§ **Written instruction**:
Your task is to print all of the data word for word.

## BEGIN

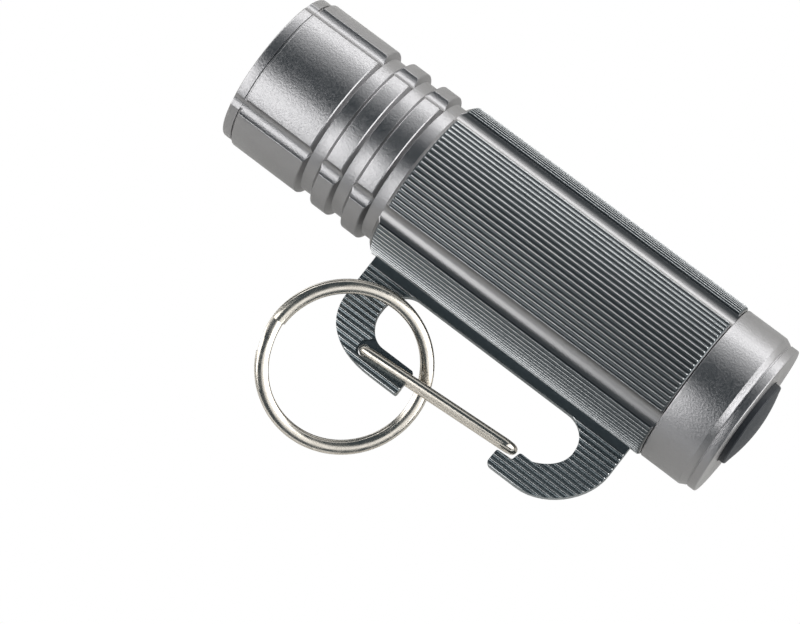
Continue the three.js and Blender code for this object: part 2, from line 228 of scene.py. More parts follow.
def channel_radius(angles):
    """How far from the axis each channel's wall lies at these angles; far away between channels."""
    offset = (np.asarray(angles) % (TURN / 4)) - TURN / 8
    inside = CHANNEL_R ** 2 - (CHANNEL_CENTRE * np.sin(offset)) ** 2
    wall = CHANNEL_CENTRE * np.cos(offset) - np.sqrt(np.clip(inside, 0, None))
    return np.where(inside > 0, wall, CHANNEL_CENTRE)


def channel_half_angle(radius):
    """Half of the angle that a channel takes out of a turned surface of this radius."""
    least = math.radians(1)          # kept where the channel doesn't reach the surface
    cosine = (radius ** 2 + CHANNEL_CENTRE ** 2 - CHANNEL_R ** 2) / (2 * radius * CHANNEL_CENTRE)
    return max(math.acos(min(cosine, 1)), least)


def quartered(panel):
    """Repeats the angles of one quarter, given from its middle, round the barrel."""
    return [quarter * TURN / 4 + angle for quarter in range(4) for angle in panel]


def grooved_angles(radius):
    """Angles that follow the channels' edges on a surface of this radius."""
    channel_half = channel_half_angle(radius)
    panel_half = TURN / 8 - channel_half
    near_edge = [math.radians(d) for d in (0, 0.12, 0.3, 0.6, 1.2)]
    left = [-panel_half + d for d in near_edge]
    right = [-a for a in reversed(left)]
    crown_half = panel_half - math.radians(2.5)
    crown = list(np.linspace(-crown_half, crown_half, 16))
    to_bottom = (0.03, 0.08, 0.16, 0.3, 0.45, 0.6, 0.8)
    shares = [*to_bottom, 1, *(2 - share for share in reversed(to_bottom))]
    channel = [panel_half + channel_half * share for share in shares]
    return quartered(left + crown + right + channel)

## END

§ **Output of the task**:
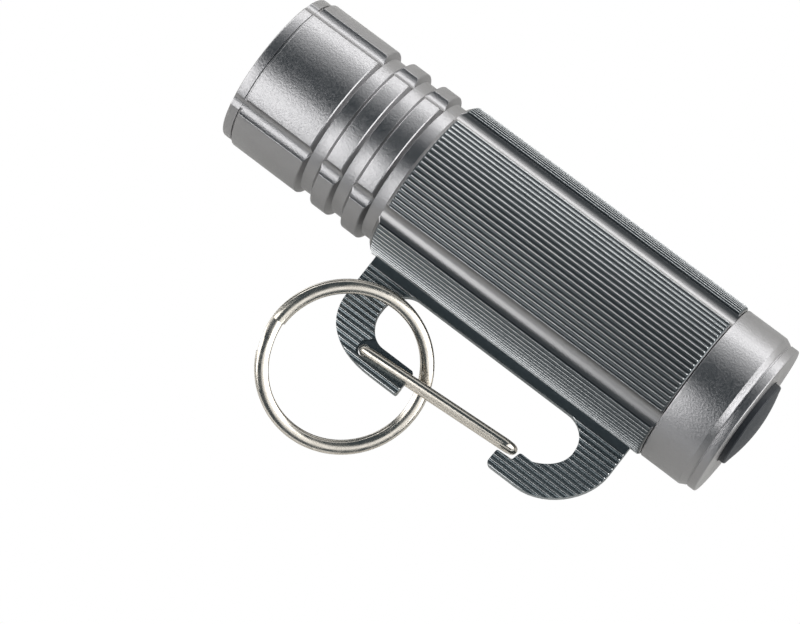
Continue the three.js and Blender code for this object: part 2, from line 228 of scene.py. More parts follow.
def channel_radius(angles):
    """How far from the axis each channel's wall lies at these angles; far away between channels."""
    offset = (np.asarray(angles) % (TURN / 4)) - TURN / 8
    inside = CHANNEL_R ** 2 - (CHANNEL_CENTRE * np.sin(offset)) ** 2
    wall = CHANNEL_CENTRE * np.cos(offset) - np.sqrt(np.clip(inside, 0, None))
    return np.where(inside > 0, wall, CHANNEL_CENTRE)


def channel_half_angle(radius):
    """Half of the angle that a channel takes out of a turned surface of this radius."""
    least = math.radians(1)          # kept where the channel doesn't reach the surface
    cosine = (radius ** 2 + CHANNEL_CENTRE ** 2 - CHANNEL_R ** 2) / (2 * radius * CHANNEL_CENTRE)
    return max(math.acos(min(cosine, 1)), least)


def quartered(panel):
    """Repeats the angles of one quarter, given from its middle, round the barrel."""
    return [quarter * TURN / 4 + angle for quarter in range(4) for angle in panel]


def grooved_angles(radius):
    """Angles that follow the channels' edges on a surface of this radius."""
    channel_half = channel_half_angle(radius)
    panel_half = TURN / 8 - channel_half
    near_edge = [math.radians(d) for d in (0, 0.12, 0.3, 0.6, 1.2)]
    left = [-panel_half + d for d in near_edge]
    right = [-a for a in reversed(left)]
    crown_half = panel_half - math.radians(2.5)
    crown = list(np.linspace(-crown_half, crown_half, 16))
    to_bottom = (0.03, 0.08, 0.16, 0.3, 0.45, 0.6, 0.8)
    shares = [*to_bottom, 1, *(2 - share for share in reversed(to_bottom))]
    channel = [panel_half + channel_half * share for share in shares]
    return quartered(left + crown + right + channel)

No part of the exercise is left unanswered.